Currently Swedish truck maker Scania is in the process of building a plant that can mount whatever body the client requires. The new facility in Jebel Ali will be able to handle around 1,400 trucks per year.

"We will be able to deliver high-quality fully-built vehicles that are adapted to the requirements and operating conditions that apply in the region," said Per Halberg, Head of Production and Procurement, Scania.

Pumps and booms

The final step is to get the mixture to where it needs to go on site - and fast. Once on site, the concrete must be placed and compacted. These two operations are performed almost simultaneously.

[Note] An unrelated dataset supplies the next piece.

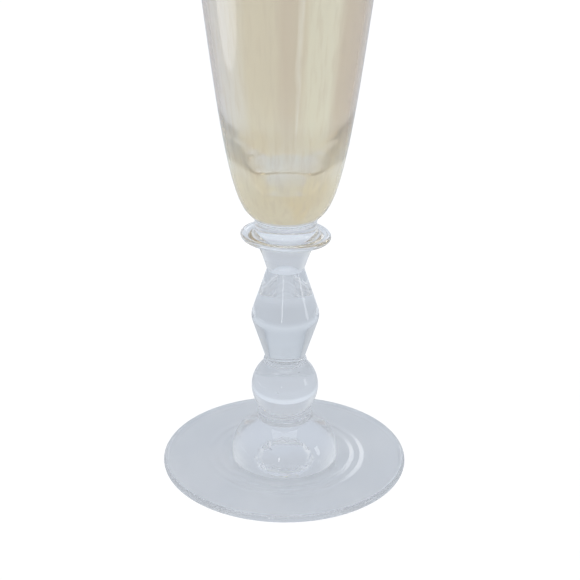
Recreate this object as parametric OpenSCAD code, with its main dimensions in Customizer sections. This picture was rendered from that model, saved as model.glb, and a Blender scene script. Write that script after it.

Placing needs to be done so that full compaction - with all air bubbles eliminated - can be achieved. The rates of placing and of compaction should be equal; the latter is usually accomplished using internal or external vibrators.

An internal vibrator uses a poker housing a motor-driven shaft. When the poker is inserted into the concrete, controlled vibration occurs to compact the fresh concrete.


A concrete pump is required, but up until a couple of years ago, these were either hulking, cumbersome items of fixed plant, or they were small trailer-mounted items useful only on small sites.

Now though, a good compromise has been developed for use in the region.

The truck-mounted concrete pump delivers a high flow rate, with the added advantage of being extremely manoeuvrable.

Former director of Al Bakhit told us earlier in the year; "The flexibility is fantastic. Say a construction site has four towers together, one pillar can be filled and then it's a quick disconnect and on to the next pillar."

Of course, to get the concrete mix where it needs to be, the pump should be attached to a device known as a placing boom.

This is part hose, part folding crane, and it will deliver to the tallest of projects.

Currently, the tallest of booms is made by Sany who make one with a 66 metre reach. The displacement is up to 200m3/h as well, which is good for fast use before the mix turns to stone.

With the concrete delivered and placed on site, all that remains to do now is to sit back and watch it dry... Until the next batch arrives of course.